Exercise prompt: Please repeat, exactly and with nothing added, the lines running from the line that contains "zoom_carriage();" to the line that contains "before = set(bpy.data.objects)", both lines included.
##############################
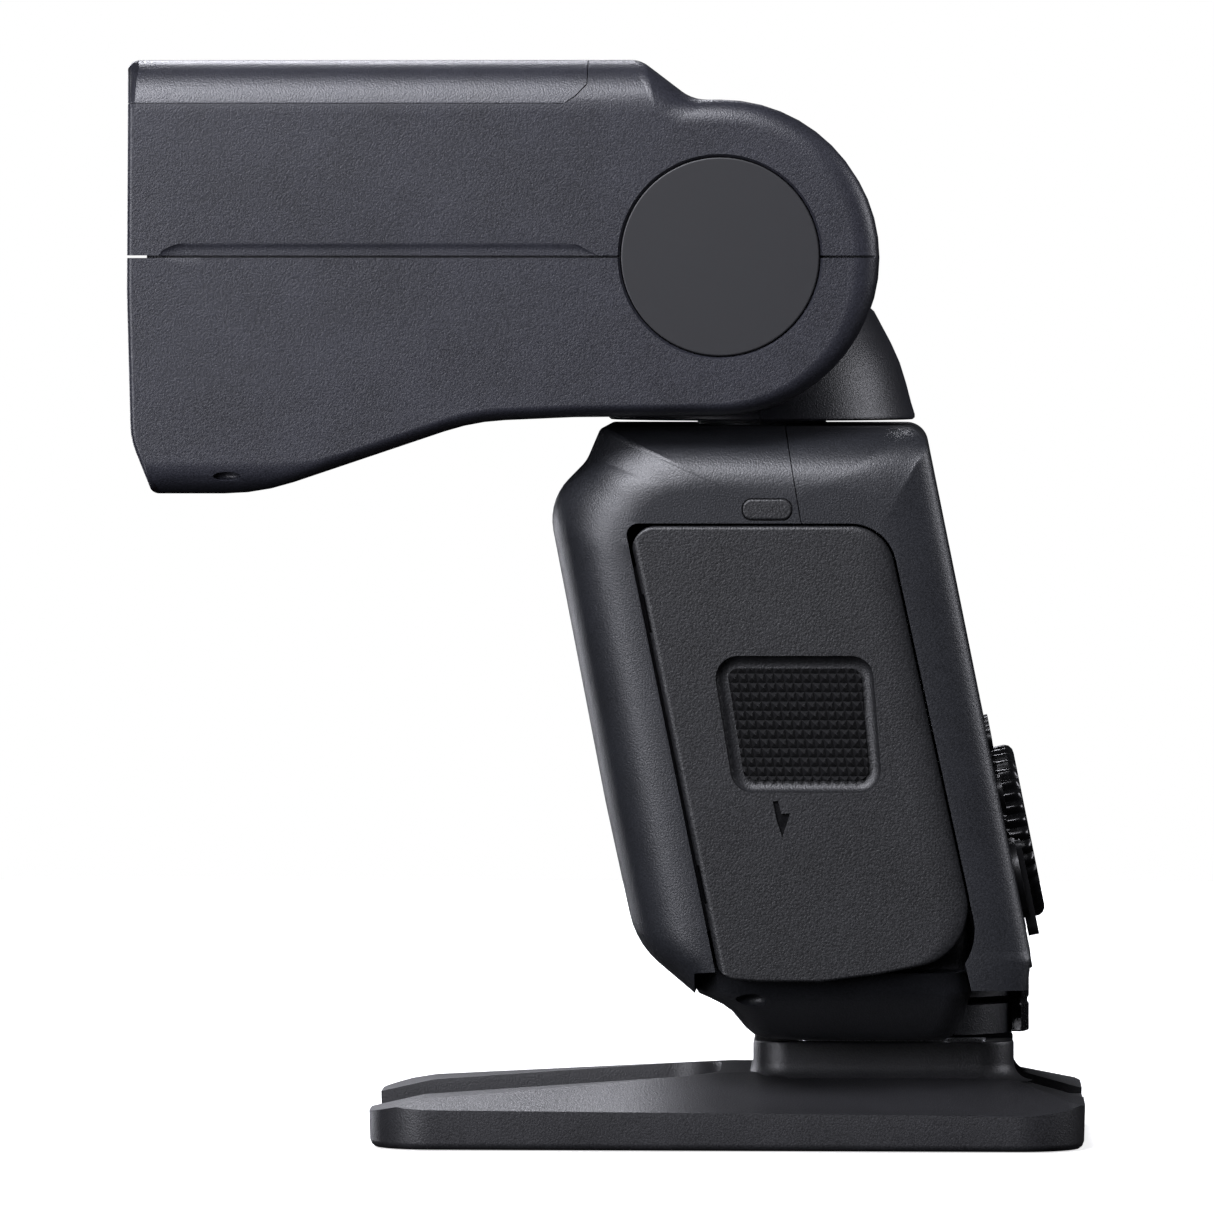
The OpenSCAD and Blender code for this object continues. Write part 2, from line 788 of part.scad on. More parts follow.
module bounce_release_button() color("#1b1b1c") {
  translate([0, tilt_y, tilt_z]) rod(-head_x - 2, -ear_mid - 2, release_r);
}

bezel_front = -101.1;

module front_bezel() color("#18181a") {
  difference() {
    intersection() {
      block([-far, bezel_front, 0], [far, bezel_front + 3, far]);
      lengthwise(-far, far) soft_square([-head_x + 2.1, 93.1], [head_x - 2.1, cover_z - 1.7], 3.9);
    }
    lengthwise(-far, far) soft_square([-33, 96.6], [33, 139], 2);
  }
}

module fresnel_lens() color([0.85, 0.88, 0.9, 0.5]) {
  difference() {
    lengthwise(bezel_front + 0.4, bezel_front + 2.8) soft_square([-33, 96.6], [33, 139], 2);
    for (z = [100:3:136]) translate([0, bezel_front + 3.3, z])
      rotate([45, 0, 0]) block([-31, -0.9, -0.9], [31, 0.9, 0.9]);
  }
}

// ---- zoom mechanism ----

screw_x = 34.4;
screw_z = 118;
lamp_y = -58;
lamp_z = 119;

// Half width of the reflector's trough at a depth d in front of the tube
function trough(d) = 4.6 + 2.8 * sqrt(max(0, d));

module reflector() color("#d5d7da") {
  depth = 21;
  n = 8;
  curve = [for (i = [0:n]) [lamp_y + 4 - depth * i / n, trough(depth * i / n)]];
  back = [for (i = [n:-1:0]) [curve[i][0] + 0.4, curve[i][1] + 0.9]];
  for (s = [0, 1]) translate([0, 0, lamp_z]) mirror([0, 0, s]) across(-30, 30)
    polygon(concat(curve, back));
  translate([0, 0, lamp_z]) across(-30, 30)
    polygon([[lamp_y + 4, -5.6], [lamp_y + 5, -5.6], [lamp_y + 5, 5.6], [lamp_y + 4, 5.6]]);
}

module flash_tube() color([0.9, 0.92, 0.95, 0.6]) {
  translate([0, lamp_y, lamp_z]) rod(-29, 29, 2.2);
}

module zoom_carriage() color("#3a3a3e") {
  difference() {
    union() {
      for (x = [-32, 30.1]) block([x, lamp_y - 16, seam_z - 17], [x + 1.9, lamp_y + 7, seam_z + 7]);
      block([-32, lamp_y + 5.1, seam_z - 17], [32, lamp_y + 7, seam_z + 7]);
      block([-36.2, lamp_y - 4, screw_z - 3], [-32, lamp_y + 4, screw_z + 3]);
    }
    translate([-screw_x, 0, screw_z]) rotate([90, 0, 0]) cylinder(h = far, r = 1.25, center = true);
  }
}

module zoom_leadscrew() color("#b9bbbe") {
  translate([-screw_x, -53, screw_z]) rotate([90, 0, 0]) cylinder(h = 43, r = 1.2);
}

module zoom_motor() color("#4a4c50") {
  difference() {
    translate([-screw_x + 0.4, -47.6, screw_z]) rotate([90, 0, 0]) cylinder(h = 3.2, r = 2.0);
    translate([-screw_x, -20, screw_z]) rotate([90, 0, 0]) cylinder(h = far, r = 0.6);
  }
  translate([-24, -49.2, screw_z + 12]) rotate([90, 0, 0]) cylinder(h = 1, r = 5);
}

module wide_panel() color([0.85, 0.88, 0.9, 0.5]) {
  block([-slot_x, head_front + 0.6, panel_z - 0.8], [slot_x, -56, panel_z + 0.7]);
}

module bounce_card() color("#e8e8e4") {
  block([-slot_x, head_front + 0.6, card_z - 0.4], [slot_x, -56, card_z + 0.5]);
}

stand_base();
stand_feet();
tripod_bush();
shoe_spring_plate();
hot_shoe_foot();
foot_contacts();
lock_block();
lock_lever();
lock_pin();
base_cover();
base_screws();
front_shell();
rear_shell();
af_assist_window();
side_plug();
battery_cage();
battery_cells();
battery_springs();
flash_capacitor();
main_board();
lcd_module();
lcd_window();
control_panel();
select_dial();
set_button();
function_button(0);  // function_button_1
function_button(1);  // function_button_2
function_button(2);  // function_button_3
function_button(3);  // function_button_4
mode_button();
option_button();
test_button();
power_lever();
terminal_cover();
sync_socket();
door_slide_rail();
door_hinge_pin();
battery_door();
door_contact_plate();
door_grip_pad();
swivel_tube();
neck_front_shell();
neck_rear_shell();
tilt_axle();
tilt_detent_plate();
head_lower_case();
head_upper_case();
head_top_cover();
tilt_cap_right();
tilt_cap_left();
bounce_release_button();
front_bezel();
fresnel_lens();
zoom_carriage();
reflector();
flash_tube();
zoom_leadscrew();
zoom_motor();
wide_panel();
bounce_card();
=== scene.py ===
"""Looks of a speedlight flash on its shoe stand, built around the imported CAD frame.

Lengths are in millimetres in the CAD's own axes and become metres when a mesh is made.
The leaning frame of the flash body has p pointing out of its rear face and s up along it.
"""
import json
import math

import bmesh
import bpy
from mathutils import Matrix, Vector

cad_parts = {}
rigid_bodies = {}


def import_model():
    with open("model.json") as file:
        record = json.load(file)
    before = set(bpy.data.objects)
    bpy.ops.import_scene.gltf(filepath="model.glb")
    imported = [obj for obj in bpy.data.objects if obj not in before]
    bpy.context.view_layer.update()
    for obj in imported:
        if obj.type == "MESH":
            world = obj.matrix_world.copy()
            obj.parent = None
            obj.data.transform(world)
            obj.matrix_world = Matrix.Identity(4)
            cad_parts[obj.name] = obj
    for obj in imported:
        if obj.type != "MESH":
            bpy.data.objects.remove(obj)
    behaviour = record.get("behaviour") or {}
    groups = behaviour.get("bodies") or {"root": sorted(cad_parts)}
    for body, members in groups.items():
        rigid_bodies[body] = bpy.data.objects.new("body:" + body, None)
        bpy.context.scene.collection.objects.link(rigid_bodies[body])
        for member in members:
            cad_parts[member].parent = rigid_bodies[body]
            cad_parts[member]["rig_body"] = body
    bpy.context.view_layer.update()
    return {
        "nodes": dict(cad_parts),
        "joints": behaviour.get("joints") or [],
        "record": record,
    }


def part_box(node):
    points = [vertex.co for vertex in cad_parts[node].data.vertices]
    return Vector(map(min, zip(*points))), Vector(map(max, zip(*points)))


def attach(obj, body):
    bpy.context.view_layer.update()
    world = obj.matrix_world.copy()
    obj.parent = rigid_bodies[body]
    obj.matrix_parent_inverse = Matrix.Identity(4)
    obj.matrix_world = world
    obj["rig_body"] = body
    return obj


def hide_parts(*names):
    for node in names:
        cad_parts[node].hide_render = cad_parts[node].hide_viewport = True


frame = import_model()
scene = bpy.context.scene
nodes = frame["nodes"]
joints = {joint["name"]: joint for joint in frame["joints"]}
slot_of = {part["node"]: part["material_slot"] for part in frame["record"]["subparts"]}
MM = 0.001


def low(node, axis):
    """Lowest coordinate of a CAD node along x, y or z, in millimetres"""
    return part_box(node)[0]["xyz".index(axis)] / MM


def high(node, axis):
    """Highest coordinate of a CAD node along x, y or z, in millimetres"""
    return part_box(node)[1]["xyz".index(axis)] / MM


def middle(node, axis):
    """Middle of a CAD node's box along x, y or z, in millimetres"""
    return (low(node, axis) + high(node, axis)) / 2


def pivot(joint):
    """A point of a joint's axis at rest, in millimetres"""
    return [value / MM for value in joints[joint]["pos_m"]]


# ---- sizes read from the frame ----

tilt_y, tilt_z = pivot("tilt")[1:]
swivel_y = pivot("swivel")[1]
head_x = high("head_upper_case", "x")
head_top = high("head_top_cover", "z")
head_front = low("head_upper_case", "y")
cover_z = low("head_top_cover", "z")
ear_rear = high("head_lower_case", "y")
ear_r = ear_rear - tilt_y
cap_r = high("tilt_cap_right", "z") - tilt_z
cap_face = high("tilt_cap_right", "x")
neck_x = high("neck_front_shell", "x")
neck_z = low("neck_front_shell", "z")
swivel_r = high("neck_rear_shell", "y") - swivel_y
body_x = high("front_shell", "x")
body_top = high("front_shell", "z")
base_z = low("base_cover", "z")
door_face = high("battery_door", "x")
door_back = low("battery_door", "x")
stand_x = high("stand_base", "x")
stand_front = low("stand_base", "y")
stand_rear = high("stand_base", "y")
stand_z = low("stand_base", "z")
pedestal_z = high("stand_base", "z")
up = joints["door_slide"]["axis"]
LEAN = math.atan2(up[1], -up[2])
LEAN_Y, LEAN_Z = -14.2, 61.0      # origin of the leaning frame
DIAL_S = -24.5                    # axis of the select dial along the body
SIDE, FAR = 60, 200               # reach of cutting tools past the sides and past the whole model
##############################
Task solution:
zoom_carriage();
reflector();
flash_tube();
zoom_leadscrew();
zoom_motor();
wide_panel();
bounce_card();
=== scene.py ===
"""Looks of a speedlight flash on its shoe stand, built around the imported CAD frame.

Lengths are in millimetres in the CAD's own axes and become metres when a mesh is made.
The leaning frame of the flash body has p pointing out of its rear face and s up along it.
"""
import json
import math

import bmesh
import bpy
from mathutils import Matrix, Vector

cad_parts = {}
rigid_bodies = {}


def import_model():
    with open("model.json") as file:
        record = json.load(file)
    before = set(bpy.data.objects)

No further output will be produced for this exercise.